Nice little rights you have there… BASIAHTT
by digby
I’m a coward so if the police ask me for ID I’m going to give it to them even though in California it’s not legally required if they have no good reason to ask. (When you’re driving you do have to.) Until recently I didn’t even carry my ID if I was walking at the beach, as I do every night. But my husband was stopped a while back by LAPD on the Venice boardwalk and got detained for an hour and rousted pretty rudely because he didn’t have his driver’s license on him. (There was a report of a middle aged homeless man sleeping in someone’s garage in the neighborhood who was wearing jeans and a blue hoodie — like my husband. Like a thousand other people on the boardwalk that day …)
Anyway, since then, I’ve always carried my ID with me. And it irks me that I have to. I wish I was brave enough to face down armed police and assert my rights but I’m not. I’m not brave enough argue with an armed gang member either and the hostile, aggressive way these interactions happen feel very similar. The smart move in both cases is to keep your head down, do as you’re told and hope you get out of there unscathed because if either cops or gang members want to exercise their power over you they can mess up your life — even take it. (Of course police are just as likely to use a little electro-shock ultra violence on you to make sure you comply, but you won’t die from that. Probably.)
Here’s someone who took the more difficult path and got herself handcuffed and harrassed. Why?
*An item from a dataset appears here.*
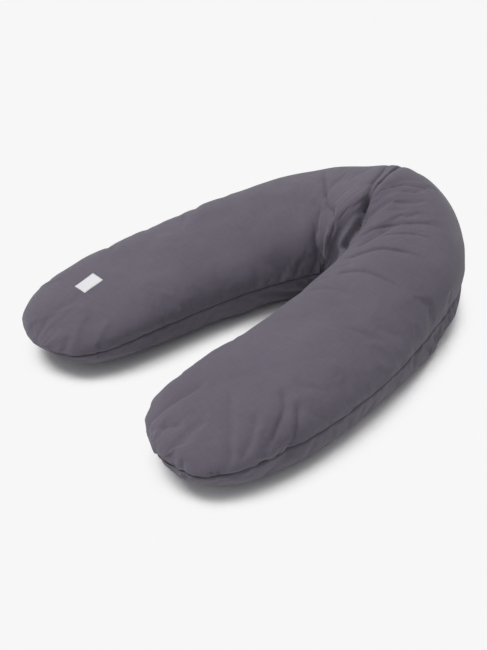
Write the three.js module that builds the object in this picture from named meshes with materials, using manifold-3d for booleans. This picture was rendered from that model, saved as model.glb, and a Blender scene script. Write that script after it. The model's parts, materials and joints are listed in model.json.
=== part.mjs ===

She was a black woman kissing her white boyfriend, fully clothed, in their car:
A Django Unchained actress is claiming she was ‘handcuffed and detained’ by police after being mistaken for a prostitute as she kissed her white husband.
Daniele Watts, who played slave CoCo in the award-winning film, posted the news on her Facebook page on 2 September and said her arm was cut when she was handcuffed.
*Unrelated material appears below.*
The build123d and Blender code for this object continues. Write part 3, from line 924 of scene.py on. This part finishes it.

Watts and her husband Brian James Lucas claim that they were kissing on a Hollywood street when police were called and they were asked to show their ID card to which Watts refused.
Watts wrote on her Facebook page: ‘Today I was handcuffed and detained by 2 police officers from the Studio City Police Department after refusing to agree that I had done something wrong by showing affection, fully clothed, in a public place.’
She also posted a photo of crying as she stood in the street wearing patterned shorts, a t-shirt with ‘New York’ written on it and running shoes with a policeman next to her.
Watts, who plays Martin Lawrence’s daughter on the new FX comedy Partners, continued: ‘When the officer arrived, I was standing on the sidewalk by a tree.
‘I was talking to my father on my cell phone.
‘I knew that I had done nothing wrong, that I wasn’t harming anyone, so I walked away.
‘A few minutes later, I was still talking to my dad when 2 different police officers accosted me and forced me into handcuffs.
‘As I was sitting in the back of the police car, I remembered the countless times my father came home frustrated or humiliated by the cops when he had done nothing wrong.
‘I allowed myself to be honest about my anger, frustration, and rage as tears flowed from my eyes.
‘The tears I cry for a country that calls itself ‘the land of the free and the home of the brave’ and yet detains people for claiming that very right.
Separately her chef husband posted on his Facebook page that he thought that the person who called the police had decided they looked like a prostitute and a client.
He wrote: ‘From the questions that he asked me as D was already on her phone with her dad, I could tell that whoever called on us (including the officers), saw a tatted RAWKer white boy and a hot bootie shorted black girl and thought we were a H* (prostitute) & a TRICK (client).
‘What an assumption to make!!!Because of my past experience with the law, I gave him my ID knowing we did nothing wrong and when they asked D for hers, she refused to give it because they had no right to do so.‘So they handcuffed her and threw her roughly into the back of the cop car until they could figure out who she was. In the process of handcuffing her, they cut her wrist, which was truly NOT COOL!!!’
An LAPD public information officer said there was no record of the incident as Watts was not arrested or brought into the station for questioning, according to the Chicago Tribune.
There are pictures, so it happened. The question is why the police needed to do anything in that situation? Once they talked to both of them it should have been clear that no law was being broken. Her refusing to give her ID was irrelevant at that stage. They simply decided they needed to know who she was — just in case there was some reason they needed to know who she was. That’s not legal.
Anyway, the.story made me embarrassed. Here I am a privileged older white woman being afraid to challenge police. I can’t imagine how much courage it takes to be African American and do it. My God that’s brave. My hat’s off to her and others who are willing to take a stand. That’s real patriotism in my book.